The Beings, the light, the tuna steak, were gone.
Just me and my new stick and a bunch of wide-eyed forest creatures.
Cool cool cool.
“Alright gang,” I said, feeling two of the bats settle on the hood of my sweatshirt, “let’s get going.”
The Word
Gifted (adj): having exceptional talent or natural ability.
How many of us were in the “gifted” program in Elementary/Middle/High school? How many of us thought that would do literally anything for us in the adult world?
Me. I did.
It’s several years too late to talk to Gen-X and Millennials about the trauma we accrued from Gifted Programs. But settling into the other side of young-adulthood, it’s really sinking in that no one is coming to deliver us from the regular class to play mathematical board games.
For me, this lesson came HARD in my first job- where my naturally bubbly personality was viewed as ignorant and flirtatious. It wasn’t enough to be right, I had to be right in the right way. I had to dull my gift to be seen as the correct kind of shiny. I hated it, I still hate it, and I feel deeply for a world we could have where we were actually ourselves and the work got done.
Today was a particularly hard day for “gifted doesn’t mean everything is a gift to you” lessons. I stared it in the face, and crumbled. I had to call for backup, I had to rally the reinforcements, I had to drink some wine and cry.
And from that turmoil came Steven Winters. Who is nobody.
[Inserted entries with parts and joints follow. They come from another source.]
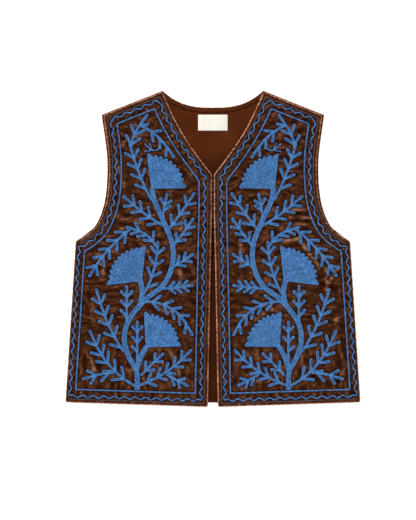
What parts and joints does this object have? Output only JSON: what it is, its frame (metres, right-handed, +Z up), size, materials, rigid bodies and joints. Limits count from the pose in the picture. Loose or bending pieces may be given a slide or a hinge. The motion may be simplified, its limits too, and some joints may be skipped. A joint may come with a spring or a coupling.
{
  "type": "embroidered waistcoat laid flat",
  "caption": "Sleeveless velvet waistcoat with an open V neck front, lying flat on its back, with raised chain stitch vines, fan flowers and leafy sprigs on both fronts.",
  "frame": {"origin": "on the surface that the waistcoat lies on, under the middle of its box", "axes": "+Y from the hem to the neck, +X to the right as the fronts are seen from above, +Z up out of the fronts"},
  "size_m": [0.532, 0.57, 0.0086],
  "materials": {
    "velvet": "crushed brown velvet",
    "lining": "plain woven brown lining",
    "thread": "blue cotton chain stitch",
    "label_cloth": "plain cream ribbon"
  },
  "bodies": {
    "root": {"back": "velvet", "back_lining": "lining", "neck_facing": "lining", "label": "label_cloth", "front_left": "velvet", "front_right": "velvet", "stem_left": "thread", "stem_right": "thread", "stalk_low_left": "thread", "stalk_low_right": "thread", "stalk_middle_left": "thread", "stalk_middle_right": "thread", "fan_low_left": "thread", "fan_low_right": "thread", "fan_middle_left": "thread", "fan_middle_right": "thread", "fan_top_left": "thread", "fan_top_right": "thread"}
  },
  "joints": []
}
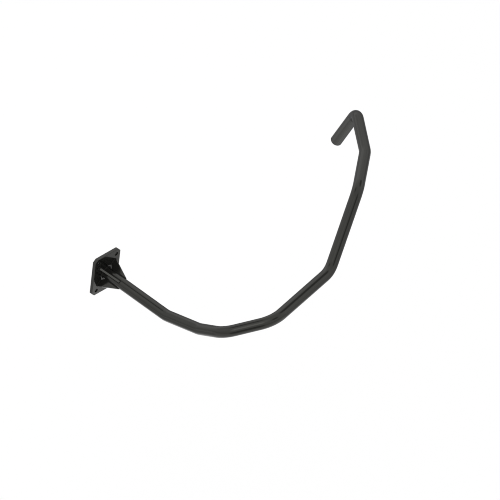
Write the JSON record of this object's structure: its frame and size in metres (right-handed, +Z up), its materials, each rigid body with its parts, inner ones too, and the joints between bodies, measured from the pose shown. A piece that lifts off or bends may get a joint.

Who just happened to be exceptionally good at math in his younger years, and although it got him a scholarship, all it’s done since then is make his life monotony. Until he finds a much greater Gift than Gifted is upon him whether he likes it or not.
I hope the same for all us formally-Gifted kids. That, if we haven’t already, we might find that bearing of purpose in a tumultuous sea of expectations. Wouldn’t it be pleasant if someone just told us which way to go? Alas, we are not all Steven Winters.
Just a note- I am totally plugging Penzy’s Spice. Or I tried. But autocorrect kept making it “Penny’s” so I gave up and decided it was a sign about copywright or something. Anyway, Penzy’s Spices is awesome.
Happy reading, my dears. And may a compass always be nearby when you feel lost.